Mr. Doherty’s eye next fell on the dinghies that crowd together on town beaches. Spotting the marks of use that make each little vessel’s hull as individual as a human fingerprint, he developed a series of close-ups called Dinghy Scratches that could pass for dynamic abstract drawings.
For his latest exhibition, at the Vineyard Haven library, Mr. Doherty has stepped back from these minutely observed details to take in larger Island views. Titled Sunrise, Sunset and to the Moon!, Mr. Doherty’s new show brings together photographs from dawn and dusk, his favorite times of day to shoot.
“I love the light in the early morning and at night. It’s soothing to my brain,” said Mr. Doherty, a retired actor who moved to the Vineyard in 2012 while suffering from a brain ailment doctors expected would prove fatal.
When it didn’t, Mr. Doherty said, “I figured I had to live.”
During his early recovery, Mr. Doherty said, he was plagued by headaches and vertigo that seemed to ease when he was absorbed in photography, first on the beach and later in his kayak. As his health returned, he increasingly began capturing larger scenes. The images in his current show include, for the first time, full views of boats.
Riding peacefully at their moorings, the vessels are silhouetted by the true subjects of Mr. Doherty’s camera: the colorful skies above, reflected in the rippling waters below.
“I’m always drawn to the light,” he said.
Human figures are also beginning to appear in the work, such as a pair of swimmers soaking up the last of the daylight on a West Chop swimming float.
All of the photos in the show were taken in 2019. They include a breathtaking portrait of the moon that’s particularly remarkable because Mr. Doherty captured it without a tripod, by bracing his body against a tree.
The camera he uses is a Canon HS730 with a 40x zoom lens. It fits in his pocket, Mr. Doherty says, which means he’s less likely to miss a shot when something catches his eye. One such evanescent image is his photo showing the full moon rising hugely over a house that’s dark, except where golden light glows from two lower windows as if to answer the moonlight.

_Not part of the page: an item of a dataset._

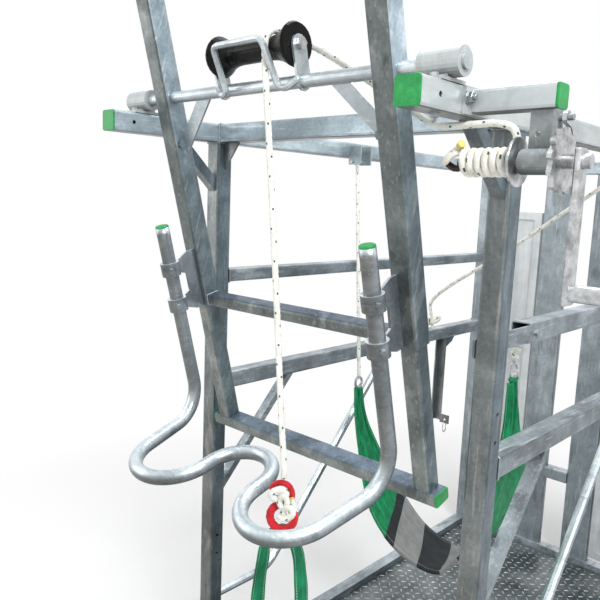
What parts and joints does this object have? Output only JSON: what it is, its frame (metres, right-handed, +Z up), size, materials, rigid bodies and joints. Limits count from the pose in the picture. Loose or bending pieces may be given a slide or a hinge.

“That was pure accident,” said Mr. Doherty, who was so fixated on capturing the moon that he only noticed the windows after he snapped the shot.
Sunrise, Sunset and to the Moon! is on display through mid-February on the lower level of the Vineyard Haven library, which is open daily: Monday, Wednesday and Saturday from 10:30 a.m. to 5:30 p.m., Tuesday and Thursday from 10 a.m. to 8 p.m., Friday from 1 p.m. to 5:30 p.m. and Sunday from noon to 4 p.m.